### What the task requires
Write out exactly the lines from the line with "const railing = new THREE.Group();" through the line with "record = json.load(file)", both ends included, and no other line.

↓↓↓

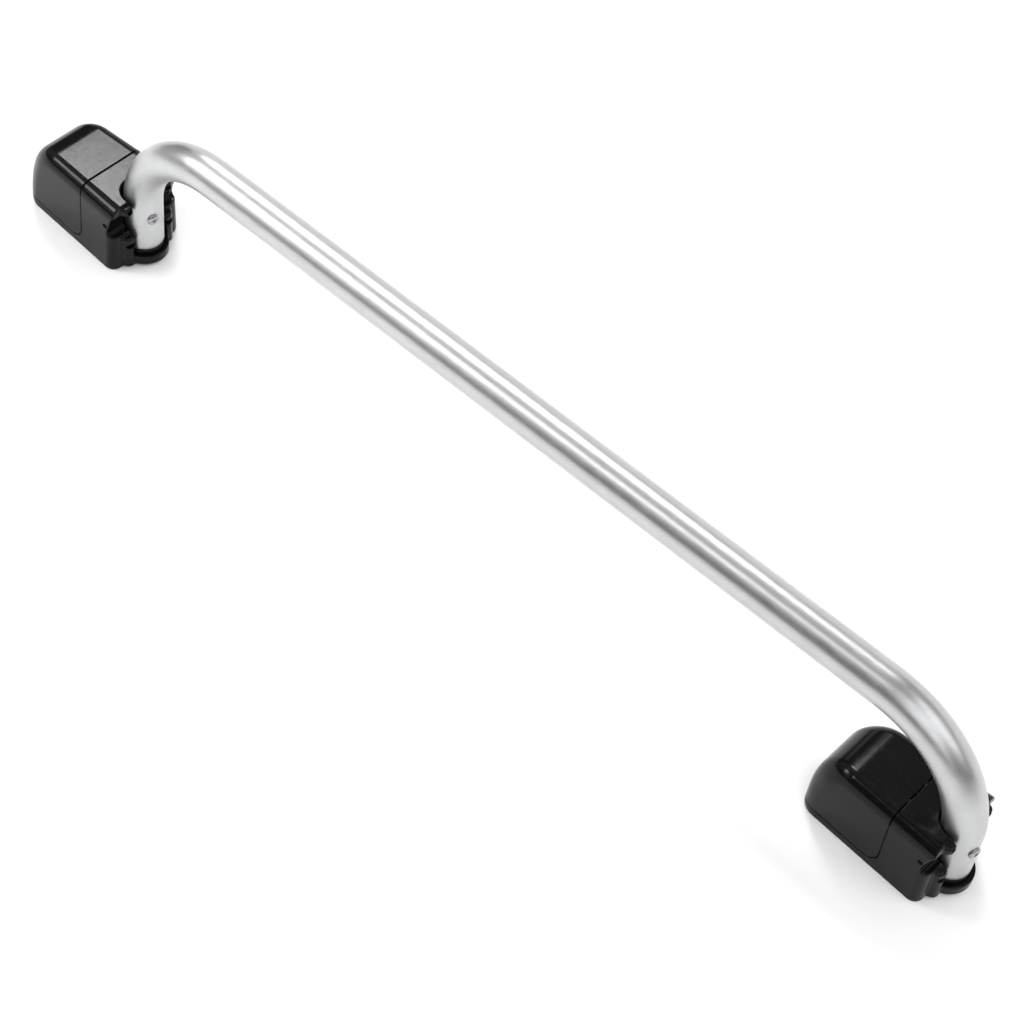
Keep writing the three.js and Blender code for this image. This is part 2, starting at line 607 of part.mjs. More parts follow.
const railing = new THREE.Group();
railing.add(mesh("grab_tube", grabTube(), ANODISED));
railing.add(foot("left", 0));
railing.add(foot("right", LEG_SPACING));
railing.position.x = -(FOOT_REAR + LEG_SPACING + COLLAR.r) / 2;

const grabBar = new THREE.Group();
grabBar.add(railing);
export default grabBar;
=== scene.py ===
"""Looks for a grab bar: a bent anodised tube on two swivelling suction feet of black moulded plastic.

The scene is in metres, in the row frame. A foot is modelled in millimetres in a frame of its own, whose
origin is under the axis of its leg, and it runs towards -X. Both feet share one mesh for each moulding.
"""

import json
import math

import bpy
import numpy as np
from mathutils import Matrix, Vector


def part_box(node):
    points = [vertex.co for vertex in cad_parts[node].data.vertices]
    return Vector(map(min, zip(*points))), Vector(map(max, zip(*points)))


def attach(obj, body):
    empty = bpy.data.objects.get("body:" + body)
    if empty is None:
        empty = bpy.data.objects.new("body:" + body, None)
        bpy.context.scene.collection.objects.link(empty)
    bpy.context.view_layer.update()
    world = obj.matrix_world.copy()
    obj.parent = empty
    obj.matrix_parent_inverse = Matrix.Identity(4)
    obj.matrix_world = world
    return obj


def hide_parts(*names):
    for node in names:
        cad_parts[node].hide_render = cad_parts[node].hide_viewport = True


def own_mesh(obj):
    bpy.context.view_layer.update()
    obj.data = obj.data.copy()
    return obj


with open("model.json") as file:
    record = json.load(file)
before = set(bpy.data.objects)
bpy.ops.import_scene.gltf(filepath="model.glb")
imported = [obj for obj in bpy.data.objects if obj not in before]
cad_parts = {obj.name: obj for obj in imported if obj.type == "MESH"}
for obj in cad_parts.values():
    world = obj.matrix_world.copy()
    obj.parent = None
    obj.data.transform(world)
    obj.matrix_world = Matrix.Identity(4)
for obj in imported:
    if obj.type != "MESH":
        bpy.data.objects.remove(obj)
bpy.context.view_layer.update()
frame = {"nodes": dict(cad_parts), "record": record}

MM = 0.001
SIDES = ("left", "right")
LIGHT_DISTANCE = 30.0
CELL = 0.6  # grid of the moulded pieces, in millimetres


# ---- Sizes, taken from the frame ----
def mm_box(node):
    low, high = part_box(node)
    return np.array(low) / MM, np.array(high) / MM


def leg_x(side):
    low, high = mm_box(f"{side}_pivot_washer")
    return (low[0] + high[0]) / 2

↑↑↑

### The result
const railing = new THREE.Group();
railing.add(mesh("grab_tube", grabTube(), ANODISED));
railing.add(foot("left", 0));
railing.add(foot("right", LEG_SPACING));
railing.position.x = -(FOOT_REAR + LEG_SPACING + COLLAR.r) / 2;

const grabBar = new THREE.Group();
grabBar.add(railing);
export default grabBar;
=== scene.py ===
"""Looks for a grab bar: a bent anodised tube on two swivelling suction feet of black moulded plastic.

The scene is in metres, in the row frame. A foot is modelled in millimetres in a frame of its own, whose
origin is under the axis of its leg, and it runs towards -X. Both feet share one mesh for each moulding.
"""

import json
import math

import bpy
import numpy as np
from mathutils import Matrix, Vector


def part_box(node):
    points = [vertex.co for vertex in cad_parts[node].data.vertices]
    return Vector(map(min, zip(*points))), Vector(map(max, zip(*points)))


def attach(obj, body):
    empty = bpy.data.objects.get("body:" + body)
    if empty is None:
        empty = bpy.data.objects.new("body:" + body, None)
        bpy.context.scene.collection.objects.link(empty)
    bpy.context.view_layer.update()
    world = obj.matrix_world.copy()
    obj.parent = empty
    obj.matrix_parent_inverse = Matrix.Identity(4)
    obj.matrix_world = world
    return obj


def hide_parts(*names):
    for node in names:
        cad_parts[node].hide_render = cad_parts[node].hide_viewport = True


def own_mesh(obj):
    bpy.context.view_layer.update()
    obj.data = obj.data.copy()
    return obj


with open("model.json") as file:
    record = json.load(file)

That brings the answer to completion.